### [Task]
Repeat the entire listing exactly.

### [Source material]
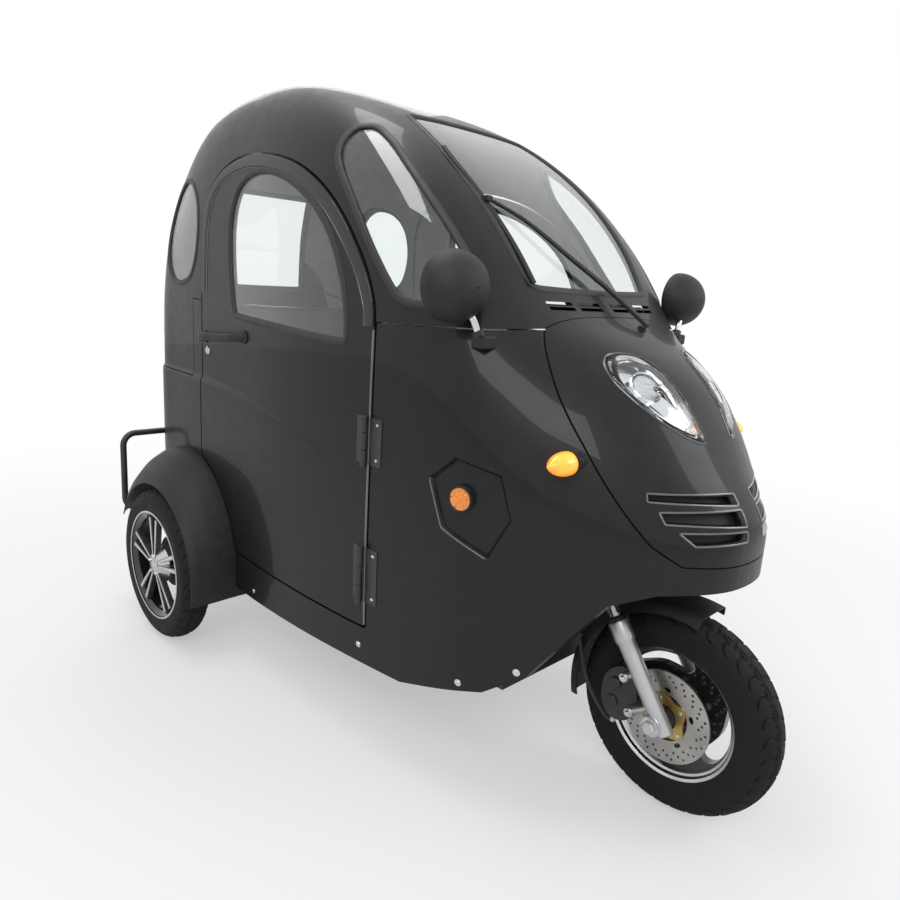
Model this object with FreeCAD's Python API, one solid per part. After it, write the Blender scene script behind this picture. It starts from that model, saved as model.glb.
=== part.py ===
# Enclosed electric cabin tricycle: one steered front wheel, two rear wheels, a moulded cabin with two doors.
# Millimetres. Ground at zero height, forward is -Y, the right-hand side of the vehicle is -X.

import math
import os

import FreeCAD
import Part
import Sketcher

V = FreeCAD.Vector
doc = FreeCAD.newDocument("cabin_tricycle")
sheet = doc.addObject("Spreadsheet::Sheet", "Sizes")

# Driving sizes, each written once
SIZES = {
    # Body lines
    "cabin_half_width": 396.0,
    "roof_height": 1453.0,
    "screen_foot": 455.0,
    "nose_reach": 340.0,
    "cabin_run": 1340.0,
    "wall": 18.0,
    "glass_thick": 5.0,
    "glass_inset": 3.0,
    "bulkhead_y": -420.0,
    "belt_height": 920.0,
    # Doors
    "door_front": -192.0,
    "door_rear": 547.0,
    "door_sill": 285.0,
    "door_gap": 5.0,
    "hinge_outset": 13.0,
    "hinge_radius": 7.0,
    # Front end
    "front_axle_y": -700.0,
    "front_tyre_radius": 206.0,
    "front_tyre_width": 76.0,
    "front_rim_radius": 139.0,
    "rake": 35.0,
    "fork_offset": 35.0,
    "leg_spread": 84.0,
    "leg_radius": 17.0,
    "stanchion_radius": 13.0,
    "disc_radius": 92.0,
    # Rear end
    "rear_axle_y": 577.0,
    "rear_tyre_radius": 204.6,
    "rear_tyre_width": 77.0,
    "rear_rim_radius": 148.0,
    "rear_track": 938.0,
    "axle_tube_radius": 26.0,
}
for row, (name, value) in enumerate(SIZES.items(), start=1):
    sheet.set(f"A{row}", name)
    sheet.set(f"B{row}", str(value))
    sheet.setAlias(f"B{row}", name)
doc.recompute()


def size(name):
    """The value of one named size in the sheet."""
    return float(getattr(sheet, name))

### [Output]
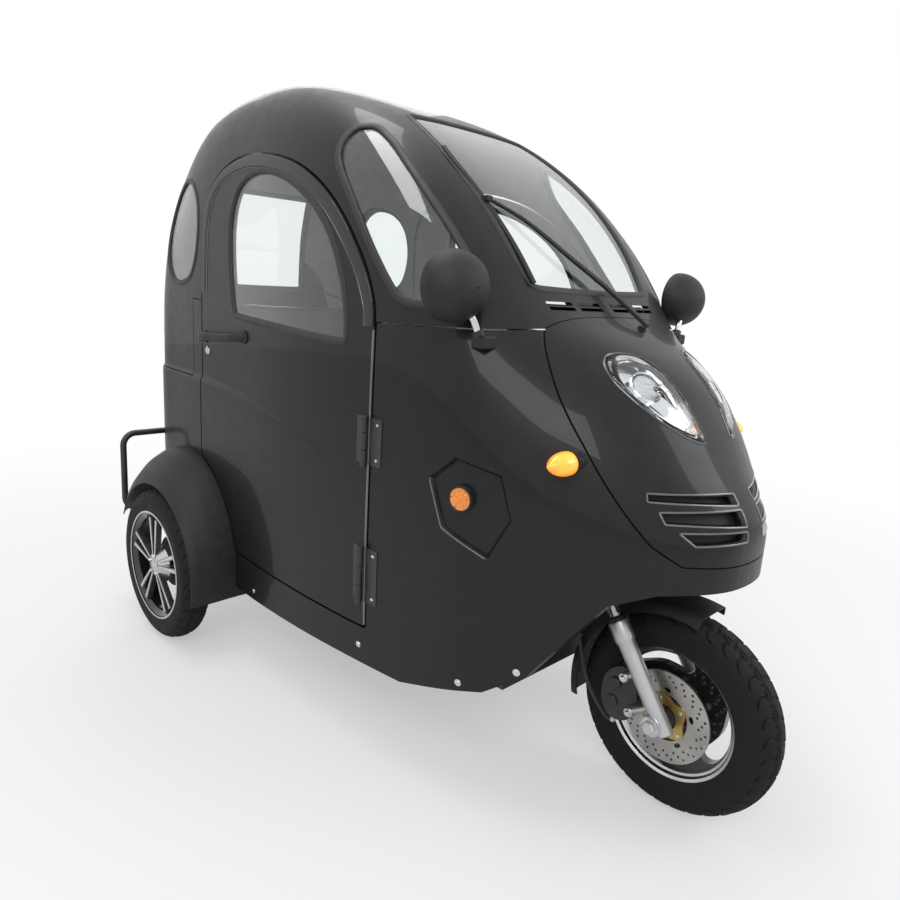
Model this object with FreeCAD's Python API, one solid per part. After it, write the Blender scene script behind this picture. It starts from that model, saved as model.glb.
=== part.py ===
# Enclosed electric cabin tricycle: one steered front wheel, two rear wheels, a moulded cabin with two doors.
# Millimetres. Ground at zero height, forward is -Y, the right-hand side of the vehicle is -X.

import math
import os

import FreeCAD
import Part
import Sketcher

V = FreeCAD.Vector
doc = FreeCAD.newDocument("cabin_tricycle")
sheet = doc.addObject("Spreadsheet::Sheet", "Sizes")

# Driving sizes, each written once
SIZES = {
    # Body lines
    "cabin_half_width": 396.0,
    "roof_height": 1453.0,
    "screen_foot": 455.0,
    "nose_reach": 340.0,
    "cabin_run": 1340.0,
    "wall": 18.0,
    "glass_thick": 5.0,
    "glass_inset": 3.0,
    "bulkhead_y": -420.0,
    "belt_height": 920.0,
    # Doors
    "door_front": -192.0,
    "door_rear": 547.0,
    "door_sill": 285.0,
    "door_gap": 5.0,
    "hinge_outset": 13.0,
    "hinge_radius": 7.0,
    # Front end
    "front_axle_y": -700.0,
    "front_tyre_radius": 206.0,
    "front_tyre_width": 76.0,
    "front_rim_radius": 139.0,
    "rake": 35.0,
    "fork_offset": 35.0,
    "leg_spread": 84.0,
    "leg_radius": 17.0,
    "stanchion_radius": 13.0,
    "disc_radius": 92.0,
    # Rear end
    "rear_axle_y": 577.0,
    "rear_tyre_radius": 204.6,
    "rear_tyre_width": 77.0,
    "rear_rim_radius": 148.0,
    "rear_track": 938.0,
    "axle_tube_radius": 26.0,
}
for row, (name, value) in enumerate(SIZES.items(), start=1):
    sheet.set(f"A{row}", name)
    sheet.set(f"B{row}", str(value))
    sheet.setAlias(f"B{row}", name)
doc.recompute()


def size(name):
    """The value of one named size in the sheet."""
    return float(getattr(sheet, name))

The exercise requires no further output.